Summer in New Orleans isn’t merely uncomfortable, although the sweating involved in any kind of outdoors movement would nauseate the entire cast of a John Grisham film. It is also dangerous. The two major threats in this part of Louisiana are termites and alcoholism. Although this may seem like an unrelated combination, the two are in fact closely linked. The first is the problem of the premises collapsing on you. The second is the problem of you collapsing on the premises.
The Formosan termite is a constant menace to the fabric of New Orleans. Living underground, in trees, and in buildings, these wood-gnawing insects are such a hazard that the city receives Federal funding to exterminate them. It is common to see huge planters’ mansions wrapped whole in striped tarpaulin, like giant circus tents, as they are sprayed with insecticide. On some sultry nights, the termites swarm so thickly around lamp-posts that walking in some parts of the French Quarter is like navigating a living pea-souper. The same tropical climate that doubles the size of the local cockroaches and breeds fire-ants that can kill infants with their poisonous bites, turns this town into a wooden Garden of Eden.

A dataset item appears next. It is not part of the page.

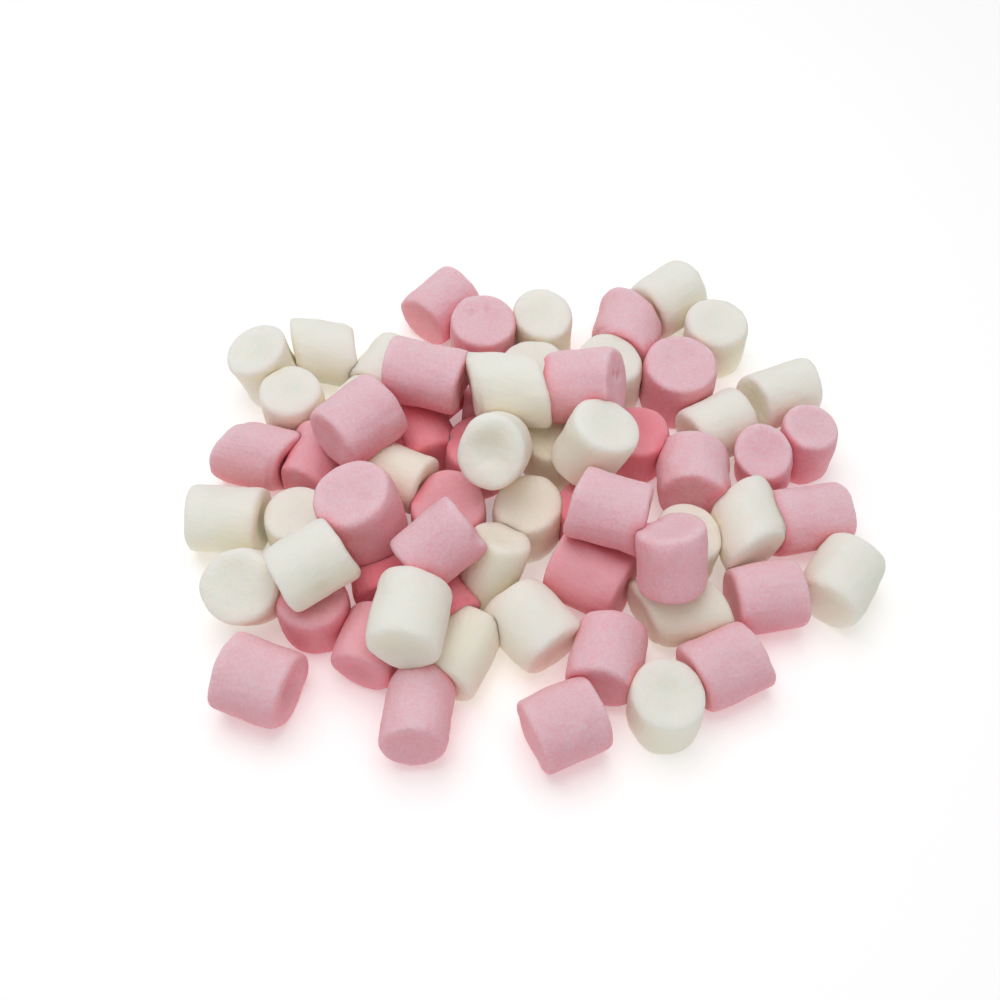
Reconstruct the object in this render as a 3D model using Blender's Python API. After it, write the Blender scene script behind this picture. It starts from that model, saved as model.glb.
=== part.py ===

Solutions to this heat problem are few. Lie gasping at home underneath the whirr of a ceiling fan. Plan walking routes that pass through the chilled micro-climates of bank lobbies and hotels. Find a swimming pool and lie submerged up to the neck. But remember, this is New Orleans, home of the cocktail and, in Mardi Gras, the world’s only festival that successfully combines family fun and chronic alcoholism. Given half a chance, most New Orleanians would spend the days of heat belly-up to a bar, gulping cold beer, and watching T.V. meteorologist Bob Breck tracking hurricanes across the Gulf of Mexico from the alarmingly named “Doppler Storm Centre”.
Big Easy bars offer some of the best booze and music mankind has to offer. More importantly, they provide sanctuary. Spend an hour or more in any of the city’s establishments and you are likely to meet some fairly eccentric clientèle: the man who was shot in the back of the head and survived, the geriatric who’s convinced that the Federal government is trying to take away his lawnmower, and the middle-aged mother who scientifically explains how long-term exposure to methane gas from the swamps is driving everyone slowly insane. And here is the key to summer survival in New Orleans. Generations of locals have not so much endured the climate as adapted to it, evolving into eccentrics with sweat on the skin and beer in the bloodstream. You can see it in the way people walk, arms dragging listlessly by their sides, and the pavement-corner crazies, smoking cigarettes and watching cars roll by. The expat doesn’t stand a chance.
It is two a.m. at Le Bontemps Roule, Magazine Street, New Orleans. The big sound of Kermit Ruffins and the BBQ Swingers, brassy and rhythmic, throbs and lifts the bodies of revellers. This is probably the meaning of “full” sound. The darkness and heat of the bar seems to be part of it, to feed from it. Coloured faces all bob and twist; black, white, brown, lithe coffee-creole, all synchronised, all individual. Behind me, on top of the bar, women are dancing. To be more exact they are quivering, stooping, shaking and thrusting. One is the band’s scat singer. She arches her neck and swings a great mass of curls to cover her face. Another, Spandex-clad, wobbles and growls as she gradually uncovers large rolls of flesh, and then her breasts. Flash, grind, bump, flash. A weary barman struggles to prevent her from tumbling backwards onto bottles of Early Times bourbon and long-neck Budweisers. Meanwhile, at her feet, a drunken tourist reaches up with Dutch courage to touch and grope, a serious-looking black man at his ear whispering encouragement and manoeuvral advice. Le Bontemps Roule. Ruffins’ swirling trumpet melodies rise and dip and bend, the band bouncing with big swing. The ear can hardly pick out an individual. It is one immense, sprawling form.
“Alright! We’re gonna take a twenty minute reefer break! The band will be confiscating any marijuana in the room! It’s us or the police. Thankyou New Orleans! Thankyou!”
At this moment there is pure sound-driven happiness. As the music stops, dancers fall from their trance and sway, checking each other in confusion. Girls skip away to relieve their bladders. Men fumble in their pockets for green-back drink tokens. Some leave to weave big cars homewards on the boulevards of the hot New Orleans night, faking sobriety and flicking the air-conditioning on full.